FastAI Deep Learning Journey Part 12: MidLevel API applied to Siamese Networks

FastAI Deep Learning Journey Part 12: MidLevel API applied to Siamese Networks - Whale tracking application

Data Scientists, particularly strong coders, do not like to leverage high level apis without being able to know how to customize the framework for their specific applications. When one see that fastai is able to perform so many steps including data loaders, shuffling, augmentations, transfer learning... in a few lines of code, one is both amazed and terrified. How do I know what is going on under the hood?

If you are the ones like me willing to understand what's going on without going line by line of the source code, you are fine with the documentation and tutorials. If you are willing to be able to debug every single line of code, or need to customize fastai for your problem, do not worry, the mid and low api is for you.

In this post, I will show you how to create your own transforms, pipeline, tensors, data loaders and learners for both text and computer vision problems. To make things more spicy and real, I show how fastai can be use to build siamese networks with much less effort and great performance that the typical triplet loss and complicated batch frameworks one can find out there. Let's get started.

Going a little deeper: transforms, pipelines, TfmdLists and Datasets

In the previous post, FastAI_NLP, we showed how to create a datablock and data loader on the movies data set, which we applied also to the books dataset as follows:

imdb_clas = DataBlock(
    blocks=(TextBlock.from_df('book_desc', seq_len=72,vocab=dls_lm.vocab), CategoryBlock),
    get_x=ColReader('text'), get_y=ColReader('book_rating'))

dls_clas = imdb_clas.dataloaders(df, bs=64)
dls_clas.show_batch(max_n=2)

We explain how behind the scenes Textblock uses tokenizer, numericalization and also proper fix batch size... all under the hood, not explict here. In the following, we will replicate, using the mid level api, the different steps to get to the same situation explicitely defining and check our transformations, on both the inpendent and target variable. Here I summarize the key ideas, while the code details are in this notebook: mid api notebook

Tranforms

Transforms contain the transformations applied to our raw data, both variables and target variable before we proceed with the training (the could be before or after the batch, even at test time).

We can create any transform that we would like, such as a normalization transform, as long as it contains an encodes, decodes and setup method.
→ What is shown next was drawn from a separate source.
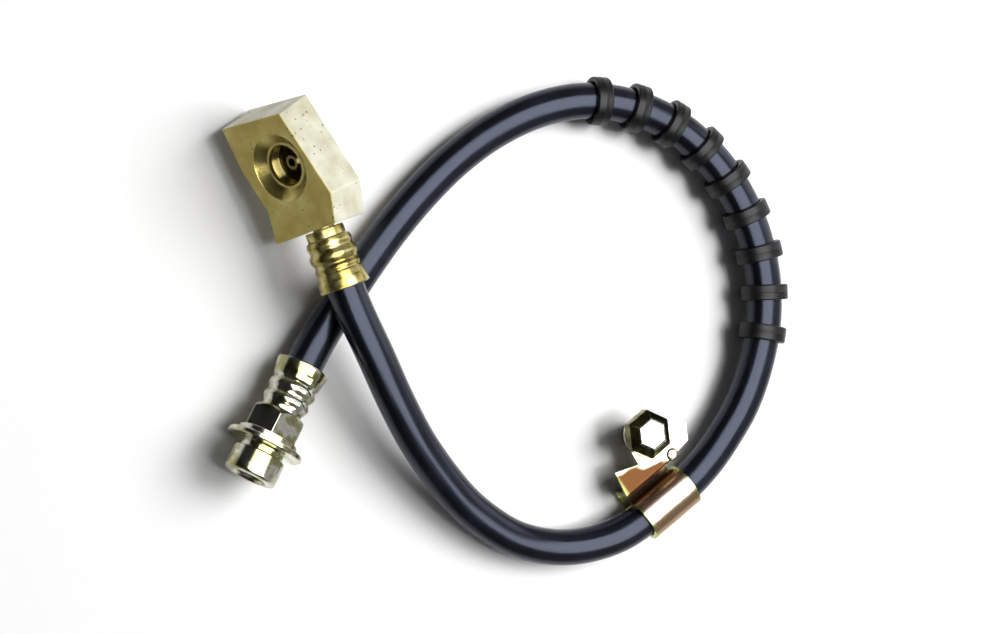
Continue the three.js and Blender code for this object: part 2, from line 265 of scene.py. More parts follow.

Here is how it would look like for our example:

class NormalizeMean(Transform):
    def setups(self, items): self.mean = sum(items)/len(items); self.std = np.std(items)
    def encodes(self, x): return (x-self.mean)/self.std
    def decodes(self, x): return (x*self.std) + self.mean

tfm = NormalizeMean()
tfm.setup([1,2,3,4,5])
start = 2
y = tfm(start)
z = tfm.decode(y)
tfm.mean,y,z

(3.0, -0.7071067811865475, 2.0)

This is very convenient class, as it allows to get back the original value, which is normally interpretable via visual analysis, so you can get back the original pixels or text.

We will normally need several transforms, such as tokenization and numericalization for NLP, and hence we need the Pipeline class.

Pipeline

The pipeline allows us to compose transforms on a sequential order:

tok = Tokenizer.from_folder(path)

tok.setup(txts)

num = Numericalize()
num.setup(toks)

tfms = Pipeline([tok, num])
t = tfms(txts[0]); t[:20]

We can call decode on the result of the pipeline to see the input before the last transform (note that this is reversible for numericalize but not for tokenization as we speak):

tfms.decode(t)[:100]

xxbos i got this as a turkey movie and was i not disappointed . \n\n xxmaj acting - overall even thoug

What we are missing in the pipeline is the setup, from which we will use TfmdLists

TfmdLists

With tfmdLists we can add the input file or raw data and also the split for training and validation set.

cut = int(len(files)*0.8)
splits = [list(range(cut)), list(range(cut,len(files)))]
tls = TfmdLists(files, [Tokenizer.from_folder(path), Numericalize], 
                splits=splits)

tls.valid[0][:20]

tls.train[0][:20]

Note that we need to do the same for the target variable, in our case:

lbls = files.map(parent_label)

cat = Categorize()

cat.setup(lbls)

tls_y = TfmdLists(files, [parent_label, Categorize()])

In order to get both transformation pipeline into one single object we call datasets:

x_tfms = [Tokenizer.from_folder(path), Numericalize]

y_tfms = [parent_label, Categorize()]

dsets = Datasets(files, [x_tfms, y_tfms], splits=splits)

Which can be decoded too, and most importantly, converted into a dataloader.

dls = dsets.dataloaders(dl_type=SortedDL,bs=64, before_batch=pad_input)

Here we need to specify that the data loaded is sorted (text order matter) and to add padding to ensure fixed length size in the batches for training.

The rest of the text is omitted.